Currently, in Kentucky, it seems the only change being pursued to address the number of those detained and the overcrowding of rural county jails is to expand and add more and more beds. To address this issue, the state needs to expand its COVID-19 administrative release program for those in jail awaiting trial. This temporary program demonstrated how releasing those awaiting trial does not significantly impact public safety. It can also help alleviate the financial burden county jails must bear to house pretrial inmates. It would also reduce the number of those detained if the state limited the number of offenses for which a money bond could be set, as rural county jails currently house a large number of impoverished inmates who could otherwise be released if they could afford bail.
Though policy changes are needed to discourage county jails’ economic dependence on incarceration, the state also needs to fundamentally address the policies and practices that send people to jail in the first place. Certain felonies, including drug possession and possession of a forged instrument, should be reduced to misdemeanors, which would reduce the number of people in state custody while also relieving overcrowding in rural county jails. And similarly, certain misdemeanor offenses need to be decriminalized or reduced to prepayable violations, which would also reduce arrests. Such misdemeanors could include criminal littering, possession of drug paraphernalia, disorderly conduct in the 2nd degree, and public intoxication, among others.

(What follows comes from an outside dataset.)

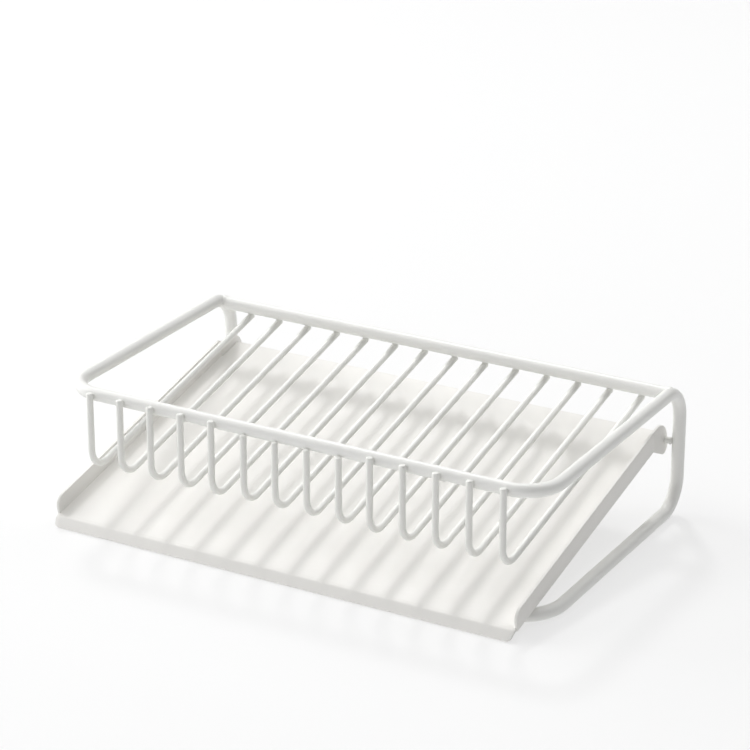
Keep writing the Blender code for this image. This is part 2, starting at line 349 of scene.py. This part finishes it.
def loop_path():
    """The closed centre line of the rod loop: four bends on the right, and their mirror on the left."""
    corner_c = (RAIL_X - TOP_CORNER_R, FRONT_Y + TOP_CORNER_R, RAIL_Z)
    bend_c = (RAIL_X, REAR_Y - TOP_BEND_R, RAIL_Z - TOP_BEND_R)
    low_c = (RAIL_X, REAR_Y - LOW_BEND_R, SKID_Z + LOW_BEND_R)
    cross_c = (RAIL_X - LOW_CORNER_R, FRONT_Y + LOW_CORNER_R, SKID_Z)
    right = np.concatenate((
        arc(corner_c, (0, -TOP_CORNER_R, 0), (TOP_CORNER_R, 0, 0), QUARTER_TURN),
        arc(bend_c, (0, 0, TOP_BEND_R), (0, TOP_BEND_R, 0), QUARTER_TURN),
        arc(low_c, (0, LOW_BEND_R, 0), (0, 0, -LOW_BEND_R), QUARTER_TURN),
        arc(cross_c, (LOW_CORNER_R, 0, 0), (0, -LOW_CORNER_R, 0), QUARTER_TURN)))
    left = right[::-1] * np.array((-1, 1, 1))
    return np.concatenate((right, left))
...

While these options would undoubtedly reduce incarceration and jail overcrowding, county governments would surely suffer a financial loss as a result. State policy changes to soften sentencing are, oddly enough, something many municipalities are pushing against, making it difficult for state officials to enact meaningful reforms. For many counties in eastern Kentucky facing tax revenue losses from coal production declines and in other rural parts of the state failing to remain financially afloat, the reduction in incarceration could mean financial devastation for their local governments. This only demonstrates how the lack of economic development and population shifts to urban areas has created total economic desperation in Kentucky’s rural communities, for which the state lacks a concrete plan.
Considering the clear financial incentives that fuel rural incarceration in the state, the wrongness of denying the right to vote to former felons becomes even more evident. Setting political differences aside, there are clear economic and societal incentives for scaling back on mass incarceration. Perhaps in pursuing such measures, the Commonwealth of Kentucky can be viewed as the flagship state in the country. However, these ambitions can only be matched through bi-partisan support.